Novelists are a bunch of lazy good-for-nothings, obviously. It's a necessary part of the job, that languid repose; that successful weakening of the usual human determination to do something useful and purposeful rather than just sit around all day trying to think up amusing names for people and places that don't exist. Trollope, renowned for his determined working habits, and often held up as an exemplar with his little charts and his writing slope and his 250 words per page, used to put in a couple of hours a day, which is less time than my grandfather used to put in on his vegetable patch. But Trollope also worked at the Post Office, people say: well, so did my grandad. Writing is a business full of boasters, shirkers, bullshitters, jerrybuilders and out-and-out cowboys. You hear a lot of nonsense about craft and craftsmanship; but the truth is that in order to publish anything you have to be prepared to bodge and skimp: you have to believe that this, after all, will do. If you don't, you're Harold Brodkey.
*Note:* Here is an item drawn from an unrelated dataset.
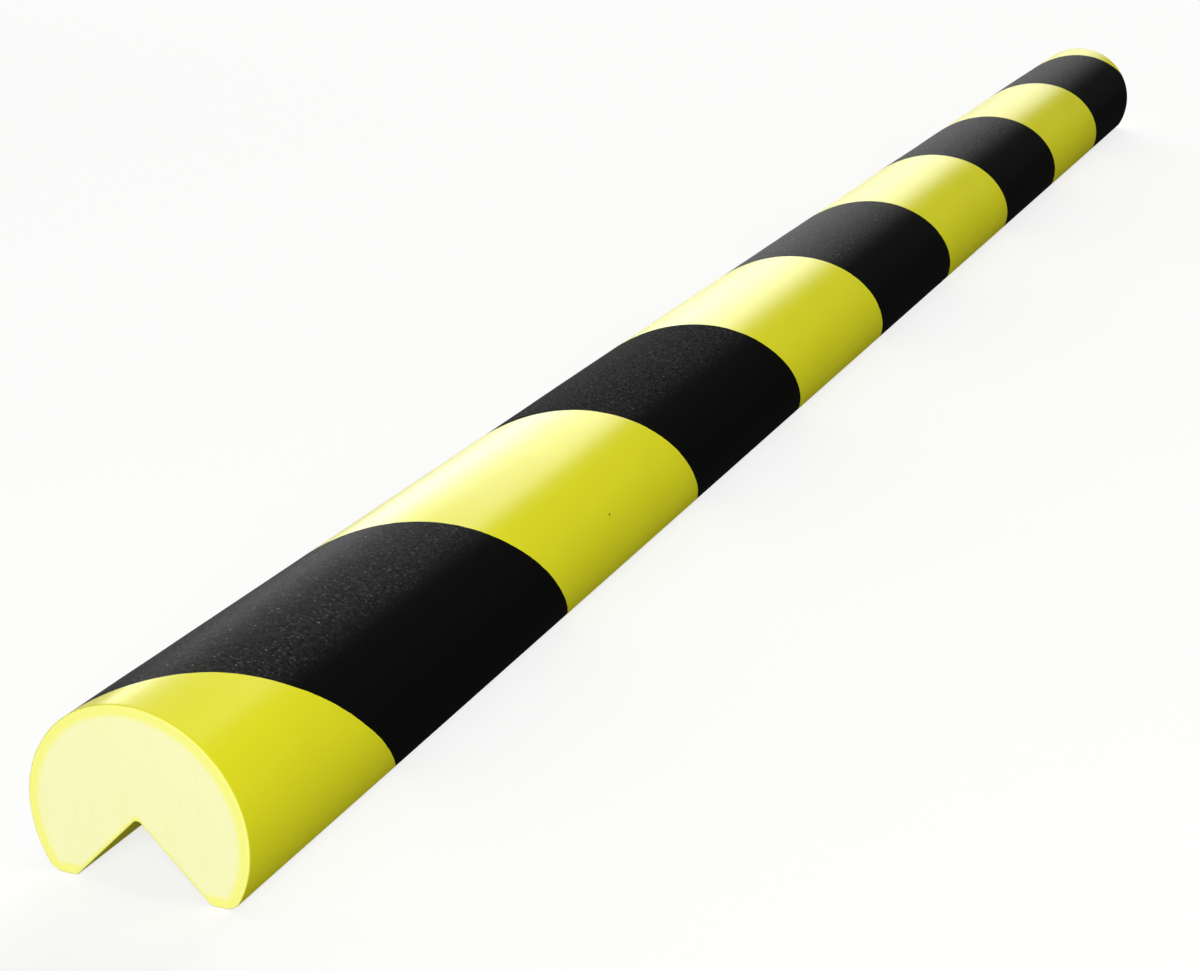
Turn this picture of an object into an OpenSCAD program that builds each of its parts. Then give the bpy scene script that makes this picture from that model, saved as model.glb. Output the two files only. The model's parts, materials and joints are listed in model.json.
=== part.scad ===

If you still believe that writers work hard, go and live with one for a week, and the next time they're whining about their sad and difficult lives pushing back the frontiers of human knowledge while having another coffee break and trying to decide what colour to repaint their study or which notebook size really suits, dash the cup from their lips and offer to swap their life of ease for your own 12-hour days at the chalk-face/coal-face/screen-face under cheap fluorescent lighting, working with shifty, scheming and very probably psychopathic colleagues, and cry out to them: 'Whatsoever thy hand findeth to do, do it with thy might; for there is no work, nor device, nor knowledge, nor wisdom, in the grave whither thou goest' (Ecclesiastes 9.10), or something similar. That might get their attention, although it probably won't: most writers are so wrapped up in their own diddlings and dawdlings that it'd take a smack in the face with a piece of unplaned two-by-four to get them to sit up and take notice of the world outside.